- Hasratan Location within Iran
- Coordinates: 39°16′31″N 47°09′11″E﻿ / ﻿39.27528°N 47.15306°E
- Country: Iran
- Province: East Azerbaijan
- County: Khoda Afarin
- District: Garamduz
- Rural District: Garamduz-e Gharbi

Population (2016)
- • Total: 730
- Time zone: UTC+3:30 (IRST)

= Hasratan =

Village in East Azerbaijan province, Iran

Hasratan (حسرتان) (Note: Also romanized as Ḩasratān) is a village in Garamduz-e Gharbi Rural District (Note: Formerly Garamduz Rural District) of Garamduz District in Khoda Afarin County, East Azerbaijan province, Iran.

==Demographics==
===Ethnicity===
The village is populated by the Kurdish Chalabianlu tribe.

===Population===
At the time of the 2006 National Census, the village's population was 796 in 157 households, when it was in Garamduz Rural District (Note: Renamed Garamduz-e Gharbi Rural District) of the former Khoda Afarin District in Kaleybar County.
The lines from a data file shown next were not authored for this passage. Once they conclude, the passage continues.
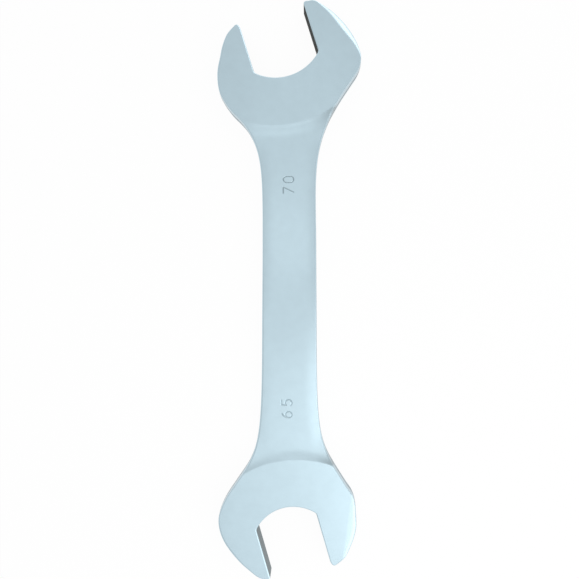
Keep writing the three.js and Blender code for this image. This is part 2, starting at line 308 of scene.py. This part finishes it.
# Each ring goes once round the forging. Its points hold a place, the share of the half height that
# they have on the wall, their drop below the top surface, and their shares of bare steel and wall.
rings = [[] for _ in range(len(wall_shares) + edge_steps + 2)]
for (place, soft, relief, bare, jaw), step in zip(rows, inward_steps(outline)):
    on_head = head_share(place)
    outer_width = lerp(shank_edge_width, head_edge_width, on_head) + relief * jaw["relief_width"]
    outer_depth = lerp(shank_edge_depth, head_edge_depth, on_head) + relief * jaw["relief_depth"]
    outer_power = lerp(round_power, jaw["relief_power"], relief)
    width = lerp(slot_chamfer, outer_width, soft)
    depth = lerp(slot_chamfer, outer_depth, soft)
    power = 2 / lerp(chamfer_power, outer_power, soft)
    wall_height = lerp(shank_half - shank_crown, head_half, on_head) - depth
    lean_in = wall_height * tan(draft_angle) * soft
    points = [(place + step * lean_in * lift, lift, depth, bare, 1) for lift in wall_shares]
    for i in range(edge_steps + 1):
        turn = pi / 2 * i / edge_steps
        inset = lean_in + width * (1 - max(0, cos(turn)) ** power)
        drop = depth * (1 - sin(turn) ** power)
        on_side = max(0, 1 - i / side_steps)
        points.append((place + step * inset, 1, drop, bare if i == 0 else 0, on_side))
    points.append((place + step * (lean_in + width + edge_margin), 1, 0, 0, 0))
    for ring, point in zip(rings, points):
        ring.append(point)


# Size marks
# The two jaw widths in millimetres, stamped cold into the shank with number punches before plating.
# They read from the shank's side, upwards.

mark_height = 0.0108
mark_width = 0.0063
mark_margin = 0.0014


def bowl(x, y, x_radius, y_radius, first, last, steps=28):
    """An arc of an ellipse, as shares of a digit's width and height."""
    turns = [radians(lerp(first, last, i / steps)) for i in range(steps + 1)]
    return [(x + x_radius * cos(turn), y + y_radius * sin(turn)) for turn in turns]


digit_line_shares = {
    "0": [[*bowl(0.5, 0.7, 0.5, 0.3, 0, 180), *bowl(0.5, 0.3, 0.5, 0.3, 180, 360), (1, 0.7)]],
    "5": [[(0.94, 1), (0.14, 1), *bowl(0.48, 0.32, 0.52, 0.32, 138, -142)]],
    "6": [bowl(0.5, 0.31, 0.5, 0.31, 0, 360), bowl(1, 0.31, 1, 0.69, 180, 108)],
    "7": [[(0, 1), (1, 1), (0.18, 0)]],
}
mark_lines = []
mark_middles = []
for head in (seventy, sixty_five):
    head_middle = head["end"] * (nut_centre_span / 2 - head["mark_distance"])
    for i, digit in enumerate(head["marks"]):
        along = head["mark_pitch"] * (i - (len(head["marks"]) - 1) / 2)
        centre = Vector((head["mark_offset"], head_middle + along))
        mark_middles.append(centre)
        for line in digit_line_shares[digit]:
            mark_lines.append([
                centre + Vector(((0.5 - up) * mark_height, (across - 0.5) * mark_width))
                for across, up in line
            ])


# Plan of the top surface
# The forging seen from above: rings round its edge, fine points along the rims of the heads and on
# the stamped digits, and an even spread elsewhere, joined into triangles.

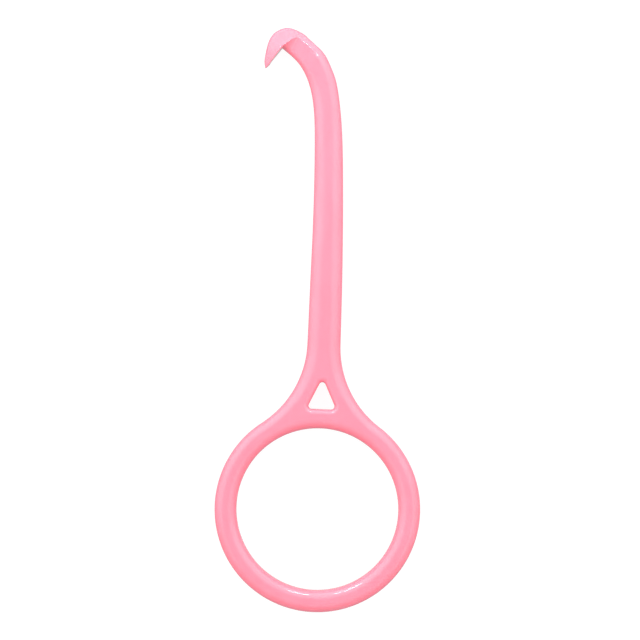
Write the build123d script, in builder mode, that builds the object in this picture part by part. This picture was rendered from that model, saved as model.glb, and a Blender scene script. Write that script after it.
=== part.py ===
from build123d import *
import os
from math import atan2, cos, hypot, radians, sin

# One-piece moulded hook with a finger ring, for lifting clear dental aligners off the teeth.
#
# The whole tool is a single injection moulding: a finger ring, a yoke with a triangular window,
# a slim stem that bends to one side, and a bevelled claw that stands proud of the neck.
#
# Frame, in millimetres: the origin is the centre of the finger ring, half way through its
# thickness. +Y runs from the ring along the stem, +Z is normal to the ring, and the claw bends
# towards -X. Both sides mirror each other about Z = 0, which is the moulding's parting plane.

# ---------------------------------------------------------------- driving dimensions
RING_OUTER_R = 17.65       # finger ring, outside
RING_INNER_R = 13.90       # finger ring, inside
BODY_T = 4.00              # thickness of the ring and the yoke, and of the claw at its crest
NECK_T = 2.60              # thickness of the neck, below the claw
OUTER_EDGE_R = 1.10        # rounding of the outside edges
BORE_EDGE_R = 1.25         # rounding of the ring's inside edges
WINDOW_EDGE_R = 0.55       # rounding of the window's rim

# Yoke: two concave flanks run tangent from the ring into the stem
FLANK_R = 17.10
FLANK_C = (19.953, 28.450)
STEM_START = (2.854, 28.236)

# Triangular window in the yoke, by its sharp corners
WINDOW_BASE_Y = 17.18
WINDOW_HALF_BASE = 2.56
WINDOW_APEX_Y = 22.63
WINDOW_CORNER_R = 0.58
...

The following census in 2011 counted 887 people in 238 households, by which time the district had been separated from the county in the establishment of Khoda Afarin County. The rural district was transferred to the new Garamduz District and renamed Garamduz-e Gharbi Rural District. The 2016 census measured the population of the village as 730 people in 227 households.